Experimental investigation of spin coating acceleration effect on the DSSC performance

Abstract

Abstract The optimization of the TiO2 mesoporous structure plays significant role in dye-sensitized solar cell (DSSC) to produce efficient devices. In this study, the TiO2 mesoporous layer was coated by using a spin coating equipment with different spin accelerations. As a consequence of this investigation, the impacts of the spin coating acceleration on the optoelectronic and electrical performance characteristics of the DSSC were investigated. It has been shown that altering the spin coating acceleration has a direct impact on the mesoporous layer, which in turn influences the absorption ability of dye.
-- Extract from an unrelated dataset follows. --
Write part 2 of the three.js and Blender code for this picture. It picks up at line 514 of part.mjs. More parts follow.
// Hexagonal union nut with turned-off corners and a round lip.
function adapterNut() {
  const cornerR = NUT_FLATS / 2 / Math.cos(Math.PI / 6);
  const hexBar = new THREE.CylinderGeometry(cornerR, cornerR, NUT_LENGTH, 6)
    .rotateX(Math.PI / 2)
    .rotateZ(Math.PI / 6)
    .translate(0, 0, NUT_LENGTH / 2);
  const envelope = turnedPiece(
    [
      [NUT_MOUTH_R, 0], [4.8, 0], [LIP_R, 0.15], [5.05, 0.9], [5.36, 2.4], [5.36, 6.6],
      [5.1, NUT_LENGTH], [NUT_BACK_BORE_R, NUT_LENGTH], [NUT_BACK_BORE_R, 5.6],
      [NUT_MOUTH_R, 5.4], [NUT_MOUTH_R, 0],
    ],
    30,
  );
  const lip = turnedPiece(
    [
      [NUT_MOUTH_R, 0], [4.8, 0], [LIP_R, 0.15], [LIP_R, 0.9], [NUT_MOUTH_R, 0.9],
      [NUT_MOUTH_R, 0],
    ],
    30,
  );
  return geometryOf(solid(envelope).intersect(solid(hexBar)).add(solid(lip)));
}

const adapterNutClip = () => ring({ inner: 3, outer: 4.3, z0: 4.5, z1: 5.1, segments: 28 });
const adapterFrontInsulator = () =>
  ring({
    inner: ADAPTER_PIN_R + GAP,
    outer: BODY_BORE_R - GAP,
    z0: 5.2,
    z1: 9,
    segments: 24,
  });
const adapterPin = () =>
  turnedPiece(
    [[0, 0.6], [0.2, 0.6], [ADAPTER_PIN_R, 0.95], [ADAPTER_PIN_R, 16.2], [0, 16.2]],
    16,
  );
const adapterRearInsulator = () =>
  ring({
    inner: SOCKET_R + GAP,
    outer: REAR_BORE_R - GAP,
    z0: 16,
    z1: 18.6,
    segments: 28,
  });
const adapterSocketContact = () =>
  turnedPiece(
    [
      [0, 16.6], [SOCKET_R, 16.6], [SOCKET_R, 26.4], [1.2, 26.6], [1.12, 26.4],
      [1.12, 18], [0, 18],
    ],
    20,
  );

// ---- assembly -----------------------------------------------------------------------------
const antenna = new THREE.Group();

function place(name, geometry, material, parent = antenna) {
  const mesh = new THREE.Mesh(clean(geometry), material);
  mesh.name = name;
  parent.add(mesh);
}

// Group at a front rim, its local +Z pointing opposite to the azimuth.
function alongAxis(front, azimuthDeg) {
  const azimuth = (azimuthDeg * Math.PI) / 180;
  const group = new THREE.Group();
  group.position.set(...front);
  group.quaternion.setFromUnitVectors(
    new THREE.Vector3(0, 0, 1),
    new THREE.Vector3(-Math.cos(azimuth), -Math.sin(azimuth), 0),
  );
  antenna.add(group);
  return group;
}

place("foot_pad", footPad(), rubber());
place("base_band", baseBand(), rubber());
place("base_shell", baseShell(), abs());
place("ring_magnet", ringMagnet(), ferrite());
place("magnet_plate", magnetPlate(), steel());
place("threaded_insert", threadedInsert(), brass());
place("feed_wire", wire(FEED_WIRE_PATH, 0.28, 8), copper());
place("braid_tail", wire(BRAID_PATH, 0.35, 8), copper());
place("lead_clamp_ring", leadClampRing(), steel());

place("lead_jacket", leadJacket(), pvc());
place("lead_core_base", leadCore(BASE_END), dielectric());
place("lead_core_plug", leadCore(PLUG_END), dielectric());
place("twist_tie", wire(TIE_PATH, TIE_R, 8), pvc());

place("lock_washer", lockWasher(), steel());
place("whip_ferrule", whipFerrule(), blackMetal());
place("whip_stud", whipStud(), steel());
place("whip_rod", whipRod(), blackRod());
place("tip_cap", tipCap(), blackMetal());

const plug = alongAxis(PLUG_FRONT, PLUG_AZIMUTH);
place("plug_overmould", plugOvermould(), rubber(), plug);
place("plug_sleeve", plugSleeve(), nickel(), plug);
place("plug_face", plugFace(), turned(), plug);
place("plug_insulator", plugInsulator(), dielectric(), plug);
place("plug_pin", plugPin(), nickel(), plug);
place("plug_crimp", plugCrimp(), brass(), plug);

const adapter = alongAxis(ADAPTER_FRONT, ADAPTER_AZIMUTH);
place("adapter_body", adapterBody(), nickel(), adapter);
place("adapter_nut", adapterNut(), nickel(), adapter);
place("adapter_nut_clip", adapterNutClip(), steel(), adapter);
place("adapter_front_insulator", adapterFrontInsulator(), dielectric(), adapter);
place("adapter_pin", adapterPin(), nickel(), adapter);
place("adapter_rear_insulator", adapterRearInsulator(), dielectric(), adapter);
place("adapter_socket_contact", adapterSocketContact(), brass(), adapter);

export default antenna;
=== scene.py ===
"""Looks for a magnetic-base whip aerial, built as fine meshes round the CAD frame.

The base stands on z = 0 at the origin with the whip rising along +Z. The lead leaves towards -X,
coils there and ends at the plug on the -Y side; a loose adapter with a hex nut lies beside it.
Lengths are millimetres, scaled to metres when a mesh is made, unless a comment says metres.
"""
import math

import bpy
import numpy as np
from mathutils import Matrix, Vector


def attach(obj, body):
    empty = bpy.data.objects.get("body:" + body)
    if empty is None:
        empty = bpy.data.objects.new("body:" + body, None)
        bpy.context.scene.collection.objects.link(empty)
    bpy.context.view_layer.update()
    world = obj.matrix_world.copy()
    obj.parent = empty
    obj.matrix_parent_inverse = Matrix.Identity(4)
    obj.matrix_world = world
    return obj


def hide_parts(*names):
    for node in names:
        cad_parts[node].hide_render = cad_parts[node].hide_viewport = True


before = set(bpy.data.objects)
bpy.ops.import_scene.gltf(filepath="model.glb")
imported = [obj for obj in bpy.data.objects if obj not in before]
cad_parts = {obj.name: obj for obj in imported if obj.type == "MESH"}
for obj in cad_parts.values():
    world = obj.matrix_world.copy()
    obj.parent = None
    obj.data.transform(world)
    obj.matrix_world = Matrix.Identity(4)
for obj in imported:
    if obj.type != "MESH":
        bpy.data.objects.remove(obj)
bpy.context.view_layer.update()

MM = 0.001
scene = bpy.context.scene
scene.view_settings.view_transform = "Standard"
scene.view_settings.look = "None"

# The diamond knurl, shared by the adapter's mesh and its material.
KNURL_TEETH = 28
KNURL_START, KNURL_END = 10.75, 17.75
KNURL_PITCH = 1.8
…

The light absorbance of the sample A5 (coated at 2000 rpm s−1) ascended drastically in accordance to other samples. Thanks to this augmentation in absorbance, the current density (J SC ) and power conversion efficiency (PCE) values also improved. According to electrochemical impedance spectroscopy analysis, it was attained that recombination resistance values increases with the rising spin coating acceleration rates after 500 rpm s−1 and reaches up to highest value at 2000 rpm s−1. A relatively longer electron lifetime of 40.36 ms and recombination resistance of 12.22 Ω were obtained for the device coated at the rate of 2000 rpm s−1. The device coated at a rate of 2000 rpm s−1 had a PCE (5.51%) that was superior than other devices because of its improved light collecting ability, quick electron transport, suppressed electron recombination, and having longer electron life time. As a starting point for future investigations and applications, results of present study provide an insight into the optimal spin coating parameters for DSSC applications.